Re: [PATCH] sched/core: Use empty mask to reset cpumasks in sched_setaffinity()

From: Waiman Long
Date: Wed Jul 05 2023 - 10:08:30 EST



On 7/5/23 05:37, Peter Zijlstra wrote:
On Mon, Jul 03, 2023 at 10:55:02AM -0400, Waiman Long wrote:

Our OpenShift team has actually hit a problem with the recent persistent
user provided cpu affinity change because they are relying on the fact that
moving a task to a different cpuset will reset cpu affinity to the cpuset
default which is no longer true. That is the main reason behind this patch
to provide a way to reset cpu affinity to the cpuset default.
Where is the sched_setaffinity() in that story?
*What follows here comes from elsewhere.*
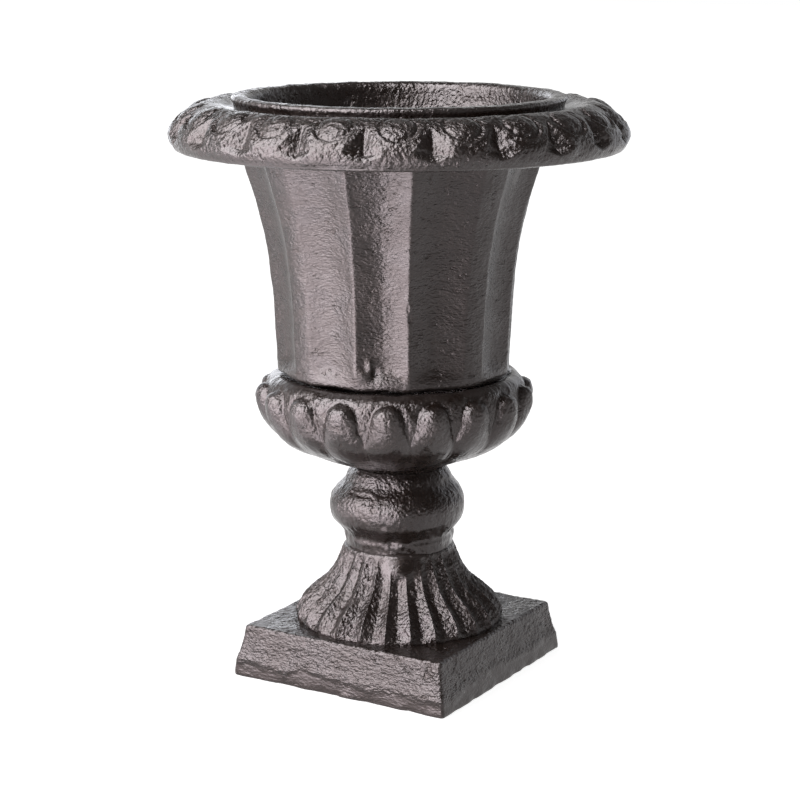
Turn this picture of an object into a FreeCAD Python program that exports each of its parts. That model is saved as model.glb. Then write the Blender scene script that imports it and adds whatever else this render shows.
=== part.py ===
import FreeCAD, Part
import math
import os

from FreeCAD import Vector

# Cast-iron urn planter on a square plinth, millimetres, +Z up.
# The origin is the middle of the plinth's underside, and the plinth's sides run along X and Y.
# Two castings, the bowl and the pedestal, are drawn together by one bolt on the centre line.

# ---- driving dimensions ----------------------------------------------------------------------
HEIGHT = 240.0                 # floor to the top of the collar

COLLAR_OUTER_RADIUS = 66.6     # plain ring round the mouth
MOUTH_RADIUS = 59.3            # straight wall that takes the rim of a liner pot
MOUTH_WALL = (226.5, 236.5)    # bottom and top of that wall
BODY_NECK_RADIUS = 62.0        # where the body runs up into the rim
COLLAR_STEP = 2.6              # height of the collar above the frieze
RIM_RADIUS = 92.8              # widest line of the rolled rim
RIM_WIDEST_HEIGHT = 224.5
RIM_LIP_HEIGHT = 218.4         # lower edge of the rim's lip
RIM_LIP_WIDTH = 5.0
RIM_HOLLOW_TOP = 229.0         # roof of the hollow under the rim
FRIEZE = ((78.5, 236.7), (84.7, 234.1), (89.6, 229.8), (92.3, 226.8))   # its fall to the widest line
EGG_COUNT = 22                 # egg-and-dart frieze
DART_ANGLE = -51.0             # polar angle of one dart
EGG_PLACE = (82.4, 235.0)      # radius and height of an egg's middle on the frieze
EGG_SLOPE = 21.0               # degrees, outward and down
DART_HALF_WIDTH = 5.2
DART_DEPTH = 3.0

FLUTE_ANGLES = (-23.0, -13.0, 13.0, 38.0)   # arrises in one quarter: a fillet, then three flutes
QUARTERS = 4
FLUTE_DEPTH = 2.3

LOBE_COUNT = 18                # gadrooned base of the bowl
LOBE_VALLEY_ANGLE = -52.3
LOBE_DEPTH = 2.6

SEAT_HEIGHT = 86.7             # where the bowl stands on the pedestal
SEAT_RADIUS = 19.2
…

So somewhere this thing did a sched_setaffinity() and then starts
playing with cpusets. Instead of adding more sched_setaffinity() calls,
can't it just remove some?

I don't know the full picture. From what I understand, there is a master control process that limit its cpu affinity to just a limited set of housekeeping CPUs. It then spawn child processes to be run in different containers. The control process doesn't need to change its cpu affinity.

In the past, putting the child processes in a different container (cpuset) will reset its affinity to that of the cpuset. That is not true anymore because user_cpus_ptr is inherited in the forked child process. I have thought about 2 ways to address that. Either we introduce a new clone flag to disable the inheritance of users_cpu_ptr or a way to reset the cpu affinity to the default which is what this patch does.

Cheers,
Longman